Summing over positive values of $$\delta$$ yields \begin{align*} \E{\Delta_k} &= \sum_{\delta = 1}^\infty \P{T_k = T_{k-1} + \delta} · \delta = \sum_{\delta = 1}^\infty (k/n)^{\delta-1} · (1 – k/n) · \delta\\ &= (1 – k/n) \sum_{\delta = 1}^\infty \delta (k/n)^{\delta-1} = (1 – k/n) \frac{1}{(1 – k/n)^2}\\ &= \frac{1}{1 – k/n} = \frac{n}{n-k} \end{align*}

And summing over $$k$$ yields \begin{align*} \E{T_n} &= \sum_{k=0}^{n-1} \E{\Delta_k} = \sum_{k=0}^{n-1} \frac{n}{n-k} = n \sum_{k=1}^{n} \frac{1}{k}\\ &= n \left(1 + \frac12 + \frac13 + \ldots + \frac1{n}\right) \end{align*}

Which, for large $$n$$, is $$n \left(\log(n) + \gamma + \frac1{2n} + o\left(\frac1n\right)\right)$$ (where $$\gamma \approx 0.57722$$ denotes the Euler–Mascheroni constant).

Note that, as expected, $$\E{\Delta_k}$$ quickly increases as $$k$$ grows larger: the more prizes have already been found, the harder it is to get a new one, to the point that finding the last prize requires $$n$$ purchases on average.

### Numerical simulations

The experimental data above was simulated using the following code:

	repeat = 1000*1000
time_to = defaultdict(Counter)

for _ in range(repeat):
purchased = 0
collected_prizes = set()

while len(collected_prizes) < n: # Until all prizes have been found
purchased += 1 # Purchase one more box
prize = random.randint(1, n) # Open it
if prize not in collected_prizes: # Is it a new prize ?
time_to[len(collected_prizes) + 1][purchased]  += 1 # Yes, count it !
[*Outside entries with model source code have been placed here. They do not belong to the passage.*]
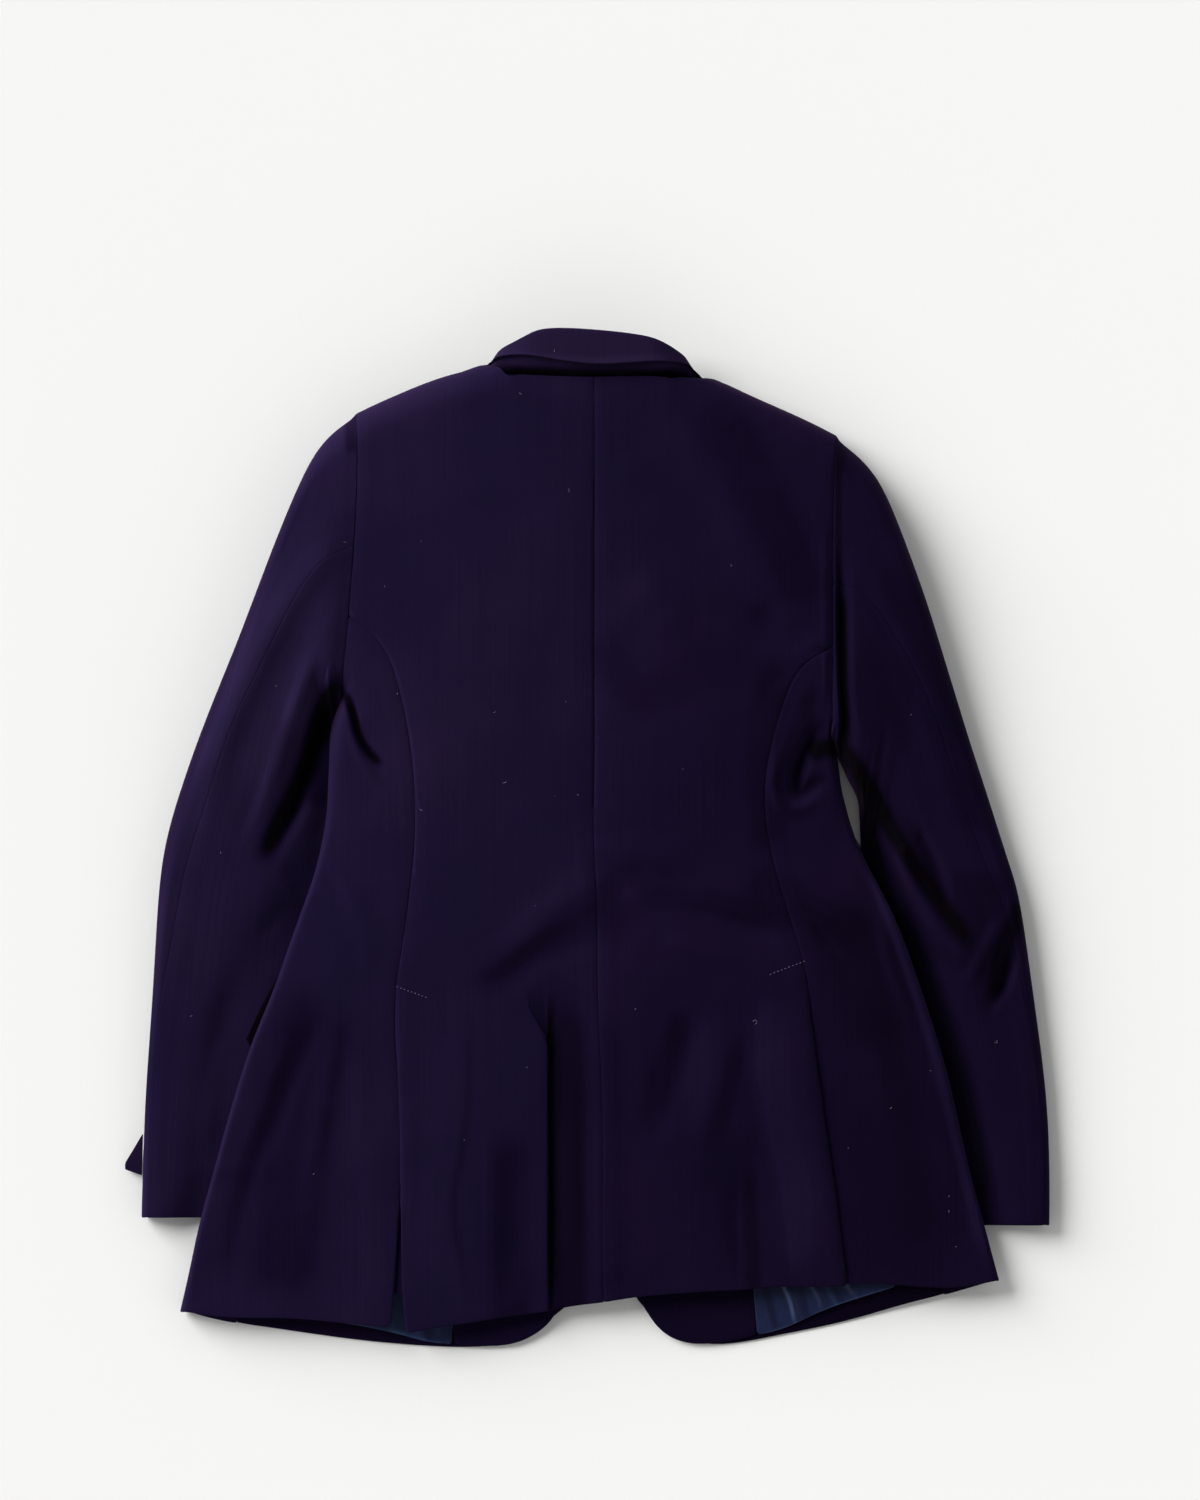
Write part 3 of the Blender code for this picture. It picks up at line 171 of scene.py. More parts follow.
def wool_material(name, dark, light):
    """Wool of two near colours, with ribs and loose fibres along V of the UV map."""
    material = bpy.data.materials.new(name)
    material.use_nodes = True
    tree = material.node_tree
    link = tree.links.new
    shader = tree.nodes["Principled BSDF"]
    shader.inputs["Roughness"].default_value = 0.8
    shader.inputs["Specular IOR Level"].default_value = 0.02
    shader.inputs["Sheen Weight"].default_value = 0.03
    shader.inputs["Sheen Roughness"].default_value = 0.5
    shader.inputs["Sheen Tint"].default_value = (0.85, 0.40, 0.80, 1)
    grain = add_node(tree, "ShaderNodeUVMap")
    place = add_node(tree, "ShaderNodeTexCoord")
    clouds = add_node(tree, "ShaderNodeTexNoise", Scale=7.0, Detail=3.0, Roughness=0.55)
    link(place.outputs["Object"], clouds.inputs["Vector"])
    rib_space = add_node(tree, "ShaderNodeMapping", Scale=(760.0, 6.0, 1.0))
    link(grain.outputs["UV"], rib_space.inputs["Vector"])
    ribs = add_node(tree, "ShaderNodeTexNoise", Scale=1.0, Detail=2.0, Roughness=0.5)
    link(rib_space.outputs["Vector"], ribs.inputs["Vector"])
    fibre_space = add_node(tree, "ShaderNodeMapping", Scale=(2600.0, 900.0, 1.0))
    link(grain.outputs["UV"], fibre_space.inputs["Vector"])
    fibres = add_node(tree, "ShaderNodeTexNoise", Scale=1.0, Detail=2.0, Roughness=0.6)
    link(fibre_space.outputs["Vector"], fibres.inputs["Vector"])
    share = add_node(tree, "ShaderNodeMath")
    share.operation = "MULTIPLY_ADD"
    share.inputs[1].default_value = 0.45
    link(ribs.outputs["Fac"], share.inputs[0])
    link(clouds.outputs["Fac"], share.inputs[2])
    ramp = add_node(tree, "ShaderNodeValToRGB")
    ramp.color_ramp.elements[0].position = 0.50
    ramp.color_ramp.elements[0].color = (*dark, 1)
    ramp.color_ramp.elements[1].position = 0.96
    ramp.color_ramp.elements[1].color = (*light, 1)
    link(share.outputs["Value"], ramp.inputs["Fac"])
    # The base colour carries the painted light and shade of the cloth.
    link(with_painted_shading(tree, ramp.outputs["Color"]), shader.inputs["Base Color"])
    height = add_node(tree, "ShaderNodeMath")
    height.operation = "ADD"
    link(ribs.outputs["Fac"], height.inputs[0])
    link(fibres.outputs["Fac"], height.inputs[1])
    bump = add_node(tree, "ShaderNodeBump", Strength=0.5, Distance=0.00022)
    link(height.outputs["Value"], bump.inputs["Height"])
    link(bump.outputs["Normal"], shader.inputs["Normal"])
    return material


WOOL = wool_material("wool", (0.0052, 0.0032, 0.0185), (0.0102, 0.0048, 0.0235))
COLLAR_WOOL = wool_material("collar_wool", (0.0086, 0.0042, 0.0200), (0.0116, 0.0060, 0.0260))
print("wool is woven")

# %% [markdown]
# The lining is a blue satin. Its threads are fine and smooth, so it is far glossier than the wool and shows
# soft bands of light across each fold. A low roughness with faint lines along the grain gives that.

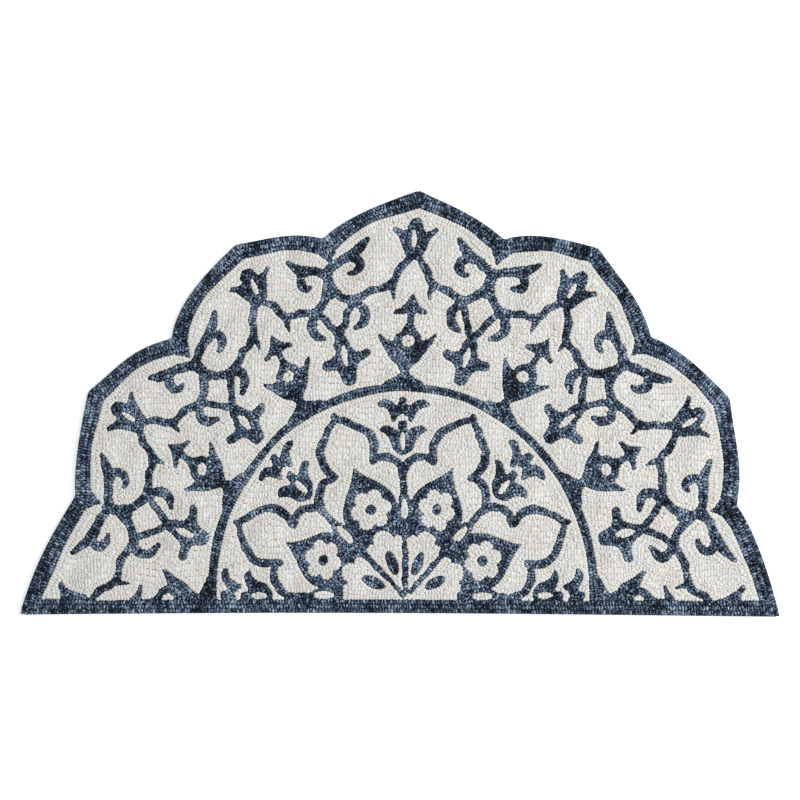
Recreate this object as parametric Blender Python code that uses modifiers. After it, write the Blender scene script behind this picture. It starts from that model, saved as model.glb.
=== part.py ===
# Half-round hooked rug with a scalloped, pointed edge.
# One flat piece: foundation cloth with hooked wool loops, navy border loops right at the edge.
# Metres, +Z up. The rug lies flat on z = 0, pile up, straight edge towards -Y, and its origin is
# the middle of the underside's bounding rectangle.
import bpy
import bmesh
from math import atan2, cos, hypot, log, pi, sin

for ob in list(bpy.data.objects):
    bpy.data.objects.remove(ob, do_unlink=True)

MM = 0.001
WIDTH = 1.219               # a 48 inch half-round rug, along X
THICKNESS = 0.010           # foundation and backing 3 mm, loop pile 7 mm
EDGE_ROUND = 0.0035         # how far the border loops round over at the rim
EDGE_STEPS = 3
TIP_ROUND = 0.005           # plan radius at the points and at the two long corners
NOTCH_ROUND = 0.003         # plan radius where two scallops meet
TIP_STEPS = 3
SIDE_STEPS = 12             # straight runs along one scallop side
RUG_COLOUR = (0.075, 0.115, 0.18, 1.0)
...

One might want to find some intuitive way to comprehend the formula derived above, $$\E{T_n} = n\left(1 + 1/2 + \ldots + 1/n\right)$$. A relatively easy way to get such an intuition is to summarize the calculation above, realizing that each new packet bought after finding the $$k$$th prize brings an extra prize with probability $$(n-k)/n$$ ; since each purchase is independent, it takes on average $$n / (n-k)$$ purchases to find a new prize; then summing over $$k$$ yields the final formula.